Moreover, the entire show is full of work made from the output of bodies—tree, chicken, and human. Argote plays with the idea of what can be made from the extractions, the functions, the processes, of living things: the eggs lined up against a wall; paintings made with the ink of oaks; washes made of her own urine that stain the paper a luminous color; prints that include chicken excrement. And everywhere in the paint are fingerprints, handprints, footprints, torso prints—her own body used not just as a source of materials, but as a tool. The work foregrounds the body in the similar way to Cuban-American artist Ana Mendieta, who framed her body in and on the ground, as earthwork: “Through my earth / body sculptures, I become one with the earth … I become an extension of nature and nature becomes an extension of my body.” In her use of bodily processes, then, Argote can provoke a discussion about what it means to have a body and what it means to challenge normative definitions of that body, as a site of individuality, as a site of gender expression, and ultimately as the site of artistic production itself. The effect of leveling the artist and her process with the art she produces is what Los Angeles art critic Amelia Jones has identified as necessary to “replot the relationship between perceiver and object, self and other.” In other words, we all become part of the creative process—an aesthetic gestalt, if you will—which is in flux and open to change, to making up as we go.
Another way she mends a wounded self and makes a new story is through her many so-called “comforting objects,” positioned around the gallery floor. As the name “comforting object” implies, they resemble recumbent dolls, or perhaps small mummies since they are netted and knotted of natural materials—palm fronds and strips of clothing or lengths of rope—rather than made of plastic or porcelain. In any case, the sculptural forms again embody a sense of process because they are created from braids—each thick strand made up of three lesser strands. Argote explained that the braiding functions not just as a design element, but conceptually, as a trope for the act of integration, where she imagines disparate elements and experiences woven into one. Like the anagrams she creates from twisting the letters in the word “Mother,” here she twists palm leaflets together to create a new version of the material. I suspect she imagines the title of the show similarly—“I won’t abandon you, I see you, we are safe” is a statement forged in triplicate, stronger and more durable because of it. Thus Argote’s reconceptualization of these “comforting objects”—presumably meant to comfort this inner child that is now safe in the embrace of new contexts—transforms them into anti-effigies, not intended for the purposes of ridicule or punishment, but rather as opportunities for solace during a protracted process of self-fashioning. Argote’s sense of self aligns with what feminist critic Donna Haraway has called “the wild facts that will not hold still.” Haraway insists that when we make up a self, we are “making oddkin; that is, we require each other in unexpected collaborations and combinations, in hot compost piles. We become—with each other or not at all.” Indeed, Argote’s mode of creativity exemplifies this versatile identity.

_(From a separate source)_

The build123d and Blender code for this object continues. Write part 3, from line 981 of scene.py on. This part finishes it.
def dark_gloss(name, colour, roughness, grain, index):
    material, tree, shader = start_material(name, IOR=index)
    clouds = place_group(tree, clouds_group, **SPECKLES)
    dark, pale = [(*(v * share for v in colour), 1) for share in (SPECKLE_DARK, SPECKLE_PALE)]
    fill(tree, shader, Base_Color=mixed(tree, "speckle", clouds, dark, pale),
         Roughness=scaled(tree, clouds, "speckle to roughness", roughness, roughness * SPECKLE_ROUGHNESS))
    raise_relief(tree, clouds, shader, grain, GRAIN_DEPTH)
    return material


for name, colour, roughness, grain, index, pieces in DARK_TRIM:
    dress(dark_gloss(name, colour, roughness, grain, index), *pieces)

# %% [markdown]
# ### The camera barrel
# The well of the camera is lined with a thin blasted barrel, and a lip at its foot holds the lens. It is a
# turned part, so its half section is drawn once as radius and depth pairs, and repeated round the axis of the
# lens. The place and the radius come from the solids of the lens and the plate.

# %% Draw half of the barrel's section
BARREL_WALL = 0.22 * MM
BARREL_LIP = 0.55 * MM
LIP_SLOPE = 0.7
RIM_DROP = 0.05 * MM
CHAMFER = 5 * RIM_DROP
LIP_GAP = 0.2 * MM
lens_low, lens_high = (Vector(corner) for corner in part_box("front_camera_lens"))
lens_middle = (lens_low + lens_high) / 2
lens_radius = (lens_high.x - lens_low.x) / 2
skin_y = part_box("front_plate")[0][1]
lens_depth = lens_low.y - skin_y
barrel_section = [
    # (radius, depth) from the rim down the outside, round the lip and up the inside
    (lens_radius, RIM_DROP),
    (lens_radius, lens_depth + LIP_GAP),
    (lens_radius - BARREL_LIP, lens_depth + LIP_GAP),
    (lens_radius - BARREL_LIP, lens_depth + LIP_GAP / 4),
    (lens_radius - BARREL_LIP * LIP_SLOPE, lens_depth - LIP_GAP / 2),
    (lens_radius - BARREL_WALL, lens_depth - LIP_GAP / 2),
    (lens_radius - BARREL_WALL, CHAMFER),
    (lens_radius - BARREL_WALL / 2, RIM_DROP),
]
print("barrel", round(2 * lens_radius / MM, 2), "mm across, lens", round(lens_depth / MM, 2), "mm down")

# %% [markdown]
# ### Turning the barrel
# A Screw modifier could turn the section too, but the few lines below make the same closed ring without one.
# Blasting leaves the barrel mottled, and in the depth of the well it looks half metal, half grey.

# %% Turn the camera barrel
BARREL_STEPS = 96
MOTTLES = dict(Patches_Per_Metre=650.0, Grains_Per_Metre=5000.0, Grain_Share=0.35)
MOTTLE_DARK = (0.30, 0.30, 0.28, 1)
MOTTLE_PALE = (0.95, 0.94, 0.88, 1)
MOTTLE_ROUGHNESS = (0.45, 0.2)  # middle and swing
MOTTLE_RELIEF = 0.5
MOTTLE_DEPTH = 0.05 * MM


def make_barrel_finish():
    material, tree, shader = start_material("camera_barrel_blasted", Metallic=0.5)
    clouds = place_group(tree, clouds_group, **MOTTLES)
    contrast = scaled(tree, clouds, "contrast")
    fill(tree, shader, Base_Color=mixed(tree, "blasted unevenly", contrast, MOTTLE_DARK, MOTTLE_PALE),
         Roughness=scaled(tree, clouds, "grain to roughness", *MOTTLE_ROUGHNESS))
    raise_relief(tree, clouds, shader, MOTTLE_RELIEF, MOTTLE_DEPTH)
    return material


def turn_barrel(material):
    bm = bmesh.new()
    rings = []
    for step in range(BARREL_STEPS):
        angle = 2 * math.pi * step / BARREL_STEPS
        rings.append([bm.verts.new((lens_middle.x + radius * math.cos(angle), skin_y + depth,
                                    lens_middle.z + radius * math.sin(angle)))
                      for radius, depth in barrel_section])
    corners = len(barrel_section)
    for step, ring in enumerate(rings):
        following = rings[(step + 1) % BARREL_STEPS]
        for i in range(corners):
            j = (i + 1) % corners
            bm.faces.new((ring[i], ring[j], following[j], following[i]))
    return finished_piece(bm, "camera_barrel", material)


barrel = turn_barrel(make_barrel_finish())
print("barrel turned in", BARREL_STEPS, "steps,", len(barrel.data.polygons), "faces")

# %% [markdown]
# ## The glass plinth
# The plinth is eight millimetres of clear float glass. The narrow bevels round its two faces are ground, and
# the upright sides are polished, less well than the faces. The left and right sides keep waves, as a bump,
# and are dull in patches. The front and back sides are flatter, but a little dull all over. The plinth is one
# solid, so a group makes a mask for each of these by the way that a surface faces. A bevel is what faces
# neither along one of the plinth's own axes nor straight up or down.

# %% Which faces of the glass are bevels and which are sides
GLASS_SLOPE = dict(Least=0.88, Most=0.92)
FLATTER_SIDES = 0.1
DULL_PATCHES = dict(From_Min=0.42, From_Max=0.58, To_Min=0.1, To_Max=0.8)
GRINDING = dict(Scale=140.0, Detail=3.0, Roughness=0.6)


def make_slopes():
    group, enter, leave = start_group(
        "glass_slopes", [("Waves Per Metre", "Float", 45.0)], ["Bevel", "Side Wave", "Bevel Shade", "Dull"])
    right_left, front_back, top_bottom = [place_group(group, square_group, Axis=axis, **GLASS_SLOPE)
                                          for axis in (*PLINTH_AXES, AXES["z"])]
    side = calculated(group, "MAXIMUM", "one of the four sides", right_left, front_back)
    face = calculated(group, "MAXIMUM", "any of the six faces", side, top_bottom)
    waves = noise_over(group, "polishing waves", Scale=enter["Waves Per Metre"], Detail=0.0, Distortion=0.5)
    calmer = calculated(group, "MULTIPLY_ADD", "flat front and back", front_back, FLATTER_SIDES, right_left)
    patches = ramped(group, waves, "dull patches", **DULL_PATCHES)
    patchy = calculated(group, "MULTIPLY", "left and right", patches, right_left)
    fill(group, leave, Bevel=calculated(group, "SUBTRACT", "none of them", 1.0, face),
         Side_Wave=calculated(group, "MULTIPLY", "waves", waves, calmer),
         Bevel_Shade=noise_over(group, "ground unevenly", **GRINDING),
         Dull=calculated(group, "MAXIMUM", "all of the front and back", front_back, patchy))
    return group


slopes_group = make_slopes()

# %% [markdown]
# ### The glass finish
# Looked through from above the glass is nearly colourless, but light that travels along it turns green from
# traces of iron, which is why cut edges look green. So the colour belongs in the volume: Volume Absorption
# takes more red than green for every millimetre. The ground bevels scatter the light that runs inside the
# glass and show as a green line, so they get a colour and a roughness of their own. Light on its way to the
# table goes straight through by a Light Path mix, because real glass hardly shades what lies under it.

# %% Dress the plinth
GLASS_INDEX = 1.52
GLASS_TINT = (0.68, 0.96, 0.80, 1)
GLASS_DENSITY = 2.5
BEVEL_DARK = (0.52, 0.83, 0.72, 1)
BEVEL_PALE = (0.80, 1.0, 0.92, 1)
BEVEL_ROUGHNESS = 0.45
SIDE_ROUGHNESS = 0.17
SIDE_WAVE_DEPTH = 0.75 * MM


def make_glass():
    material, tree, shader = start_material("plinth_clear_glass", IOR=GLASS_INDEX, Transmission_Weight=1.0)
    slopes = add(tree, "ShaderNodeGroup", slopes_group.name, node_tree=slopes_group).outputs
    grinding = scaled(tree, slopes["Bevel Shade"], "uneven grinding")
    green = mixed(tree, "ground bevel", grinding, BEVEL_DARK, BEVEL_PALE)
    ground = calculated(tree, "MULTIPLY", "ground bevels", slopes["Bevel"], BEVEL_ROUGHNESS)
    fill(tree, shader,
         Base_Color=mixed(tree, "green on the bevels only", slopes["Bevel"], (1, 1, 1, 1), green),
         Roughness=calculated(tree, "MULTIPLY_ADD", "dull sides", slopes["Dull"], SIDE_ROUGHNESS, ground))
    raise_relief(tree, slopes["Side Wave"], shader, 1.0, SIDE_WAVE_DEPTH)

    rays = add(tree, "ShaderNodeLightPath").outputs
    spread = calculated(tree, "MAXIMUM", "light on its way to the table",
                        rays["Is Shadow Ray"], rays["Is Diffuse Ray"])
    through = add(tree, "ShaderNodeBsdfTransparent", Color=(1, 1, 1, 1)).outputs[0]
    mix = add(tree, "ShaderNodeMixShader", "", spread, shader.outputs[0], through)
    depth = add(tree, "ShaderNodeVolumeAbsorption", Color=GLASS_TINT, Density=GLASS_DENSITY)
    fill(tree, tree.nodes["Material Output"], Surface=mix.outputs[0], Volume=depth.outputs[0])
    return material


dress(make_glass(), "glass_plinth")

Perhaps the most imposing piece in the show is Argote’s Gynecological Fantasy, positioned exactly at the midline of the gallery’s back wall. It is a large figurative sketch, a dark outline of her crouching body, legs splayed open, somewhat reminiscent of a Tracey Emin painting without the color. The seemingly continuous line of brown ink is rendered from the oak galls, and its effect on the neutral linen canvas is to bleed ever so slightly into the cloth, so that the figure appears to soften at the edges, its porousness suggesting mutability. It is also upside down. This female body—in its most naked, vulnerable position—will insist on seeing the world from a different perspective, and, in that sense, fulfills a similar function to The Hanged Man card in tarot, complete with a sense of surrender and of gaining a new identity by flipping experience on its head. This piece’s atonal title is at once tepid and scientific and then torrid and imaginative. The figure strikes a birthing pose in its exposed squat, but its overall inversion makes it a non-normative one.

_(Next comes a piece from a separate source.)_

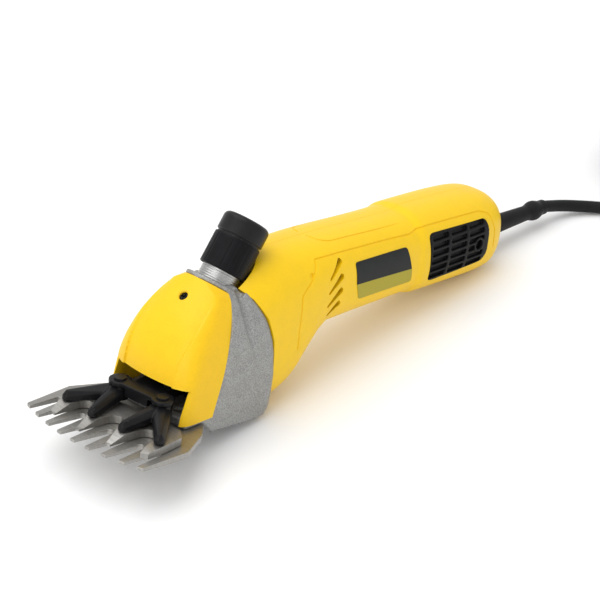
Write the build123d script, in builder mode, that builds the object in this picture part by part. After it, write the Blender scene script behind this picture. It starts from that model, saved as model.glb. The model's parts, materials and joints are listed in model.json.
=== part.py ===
from build123d import *
import os
from math import atan, atan2, cos, degrees, pi, radians, sin, sqrt, tan

# Electric sheep shears, lying on a table on the heel of the gear head and the rear of the barrel.
#
# The tool has its own axes, in which every driving dimension below is given:
#   x  across the tool, + to its left
#   y  lengthwise, 0 at the tip of the comb's middle tooth, + to the rear
#   z  square to the comb, 0 at the comb's top face
# deck(), station() and flank() turn those axes into planes of the resting tool.

# ---------------------------------------------------------------- resting attitude
heel_y, heel_z = 112.0, -10.4         # lowest point of the neck, behind the gear head
rear_y, rear_z = 279.0, 18.2          # lowest point at the back of the barrel
middle_y = 147.5                      # half the length of the tool as it lies, without its cord
rest_tilt = atan((rear_z - heel_z) / (rear_y - heel_y))
lift = heel_y * sin(rest_tilt) - heel_z * cos(rest_tilt)

# ---------------------------------------------------------------- comb and cutter
comb_width = 76.0                     # across the tips of the outer teeth
comb_teeth = 9
comb_pitch = comb_width / (comb_teeth - 1)
comb_thick = 3.0
tip_radius = 113.8                    # arc through the comb's tips
root_radius = 175.0                   # arc through the roots of its gaps
root_y = 20.2
tooth_tip_width = 2.4
gap_radius = 2.1
comb_screw_x, comb_screw_y = 14.3, 53.0
comb_screw_head = 1.9
cutter_gap = 0.3                      # running gap between cutter and comb
cutter_thick = 3.8
cutter_teeth = 4
cutter_pitch = 2 * comb_pitch
cutter_lead = 7.0                     # cutter tips behind comb tips
cutter_rear = 37.5
cutter_half = 31.5
cutter_top = cutter_gap + cutter_thick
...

As such, Argote’s process not only refers to the primary act of making but also to an ongoing elaboration and extension of the work. Her show continues to birth new content, and, as such, it too functions as a braid—Argote keeps pulling new strands of meaning and experience into it that serve to disrupt the idea of a static or finished exhibition. The ICALA space really becomes more like a studio than a gallery for Argote, and thus she can make good on the claim of destabilizing the institutional white cube. The museum visitor won’t see the same show one week that they will see the next. It keeps changing, shifting, becoming something else. These interventions are deeply collaborative—not just with chickens and trees—but with friends, colleagues, lovers, museum guests, and family. In fact, Argote and her mother collaborated on some of the performances that have been held sporadically in conjunction with the show. These events take place in a mobile “playspace” surrounded by the art, and—at this one—she and her mother bound and unbound each other with rope, in the fashion of shibari.

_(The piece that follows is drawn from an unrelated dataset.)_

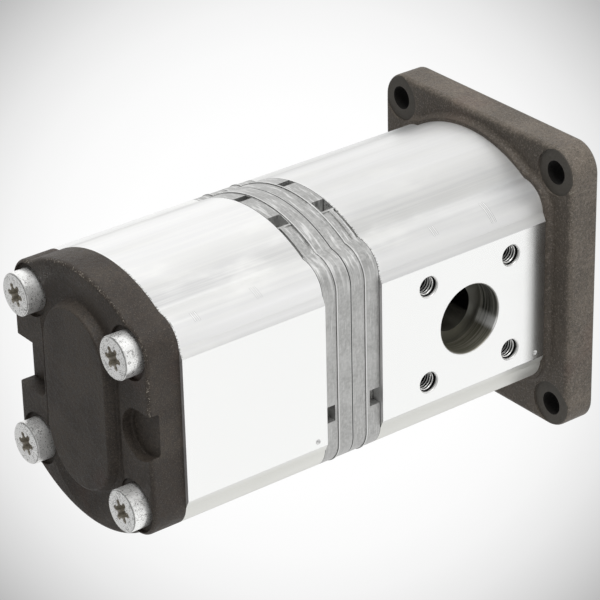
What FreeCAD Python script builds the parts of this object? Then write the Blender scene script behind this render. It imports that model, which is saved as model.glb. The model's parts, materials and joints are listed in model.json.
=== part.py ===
import FreeCAD, Part
import math
import os

# Tandem gear pump: two gear pump sections in line on one drive shaft, in millimetres.
# +X runs along the drive shaft towards the driven machine, +Z from the idler gears up to the
# drive gears, and the suction port opens towards -Y. The origin is on the drive shaft's axis,
# in the plane of the mounting face.

# Gears
gear_teeth = 12
gear_centres = 31.0
pressure_angle = 24.6
addendum = 2.45
root_clearance = 0.62
root_rounding = 0.67
backlash = 0.15
tip_gap = 0.15

# Shafts and bearings
journal_r = 9.0
running_gap = 0.03
bush_wall = 1.5
block_length = 20.0
axial_play = 0.05
fit_gap = 0.02
shaft_end_gap = 0.6
centre_hole_r = 2.0
centre_hole_depth = 5.0

# Outer section, the same for both bodies, both plates and the end cover
screw_spacing = 60.0
boss_r = 11.1
arch_rise = 8.9
kink_angle = 88.0
kink_fillet = 2.5
flat_proud = 1.6
flat_height = 55.6
bevel_angle = 6.0

# Lengths along the shaft
flange_t = 12.6
seat_t = 2.7
front_body_length = 77.0
rear_body_length = 61.0
plate_t = 12.65
end_cover_t = 13.5

# Front cover: seat for the body, flange that stands out beyond the seat, and pilot
seat_margin = 1.4
seat_fillet_share = 0.4
flange_side_lip = 10.6
flange_top_lip = 5.1
flange_foot_lip = 7.1
flange_corner_r = 10.5
flange_edge_r = 2.2
flange_hole_side_inset = 9.1
flange_hole_end_inset = 9.5
flange_hole_r = 4.5
flange_spot_r = 9.0
flange_spot_depth = 0.7
pilot_r = 25.0
pilot_height = 7.0
pilot_chamfer = 1.0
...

Argote’s processes, whether ritualized or spontaneous, enact change. She is braiding a new self out of where she started, and it is fluid and multiple—and inclusive. As audience members, we can’t help but be implicated. It doesn’t require an impromptu tour with the artist to see that this show has made space for all of us—in fact, has insisted on our place at the table (or on the walls, as the case may be … on one wall of the gallery, Argote has hung questions from museum visitors, which she answers with words and drawings). We become part of the dense collage she activates within this space and then carry those vibrant possibilities with us as we leave.
 qtd. in Ramos & Yabarra-Frausto, Our America: the Latino Presence in American Art, Smithsonian, 2014, p. 235.
 Amelia Jones, Body Art/Performing the Subject, UP of Minnesota, 1998.
 Donna Haraway, Staying with the Trouble: Making Kin in the Chthulucene, Duke UP, 2016, p. 4.